Anthony Joshua joined The Gloves Are Off for a one-off in late-2013 alongside Lennox Lewis, Frank Bruno, Tyson Fury and Scott Welch. Looking back provides a fascinating insight into the evolution of the heavyweights…
Listening, observing, understanding; a fresh-faced Anthony Joshua was the quietest presence at the table but, four years later, he is making the loudest noise that his marquee division has heard in a generation.
Aged 22 with Olympic gold in tow but yet to make his professional debut, Joshua seemed in awe of Lennox Lewis, smiled warmly at Frank Bruno, showed respect to Scott Welch and cast uncompromising glances across the table at Tyson Fury.

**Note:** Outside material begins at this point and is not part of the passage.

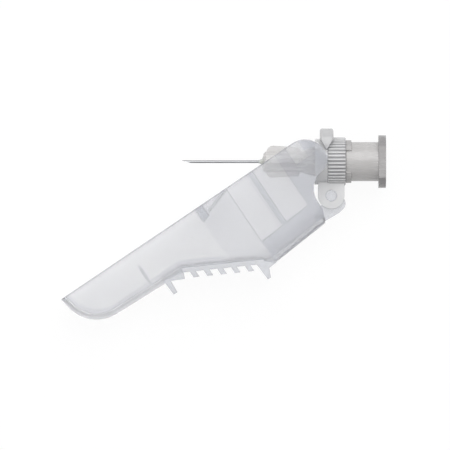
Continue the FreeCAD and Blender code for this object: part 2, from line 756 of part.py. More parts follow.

"You're an amateur champion but, all of a sudden, you have to empty your cup," advised Lewis, still the last undisputed heavyweight champion, when Joshua asked how to transfer from Olympic into professional boxing.
"You have to learn how to be a professional - different thinking, different training, different boxing. It's about breaking people down.
"When I won the Olympics and it was my time to turn pro, I realised I was out there with my head up, and everyone was trying to knock it off. Everyone was saying: 'Olympic champion? I want a piece of him'. I took myself away because I didn't want to deal with people saying: 'you'll knock this guy out, this guy is easy'. I wanted to go away, learn my profession, then you will see what I've learned."
Nobody can accuse Joshua of not following such advice; through his 19-fight career his meticulous training camps have remained closely guarded and yielded improvements as each opponent fell. He is still youthful and a product of the modern age yet he is a professor of the sweet science - "the heavyweights that came before me, these are the guys that I still watch before I go into sparring or into my bouts," he said, looking Lewis and Bruno in the eye.
Yet looking back it is Joshua's bashfulness (or is it quiet confidence?) that is noticeable, quite a contrast with the young contender on the opposite side of the table.
"There's not a man at this table that thinks any other man can beat him," blurted Fury, all smiles as a 22-year-old with a 21-0 record.
"I think I can wipe the floor with Wladimir Klitschko. I don't think it goes six rounds."
And that's where it gets interesting. Fury's prediction didn't entirely come to fruition, but two years later he would end Klitschko's reign. In 2013, Joshua stayed ominously silent throughout Fury's bold proclamations. A penny for his thoughts.
Klitschko's shadow engulfed The Gloves Are Off four years ago - Wladimir held the WBA 'Super', IBF and WBO titles while the remaining WBC belt belonged to Vitali. Much of the talk between Lewis, Bruno, Welch, Fury and Joshua was about how to beat the Ukrainian giants.
"The heavyweight that will beat Klitschko then dominate for a while isn't your Mike Tyson style, a bob and weaver," predicted Fury. "It isn't someone who's on the back foot. It is someone who is the full package - box, move, punch, slip, do everything."
He was referring to himself but having failed to "dominate for a while" there is a vacancy on the throne. Fury continued: "It's wide open for somebody to come along and sweep it all open" - stony silence, still, on the opposite side of the table from Joshua.
The show ended with Joshua, weeks shy of his pro debut, receiving heartfelt advice from those around him. Bruno praised him as "thirsty, level-headed, very smart" but represents the roller-coaster career that Joshua would rather avoid.
Four years ago he was a quiet presence among heavyweight greats but, in the aftermath of stunningly beating Klitschko at Wembley on Saturday, Joshua aims to eclipse the achievements of everybody sat at the table in 2013.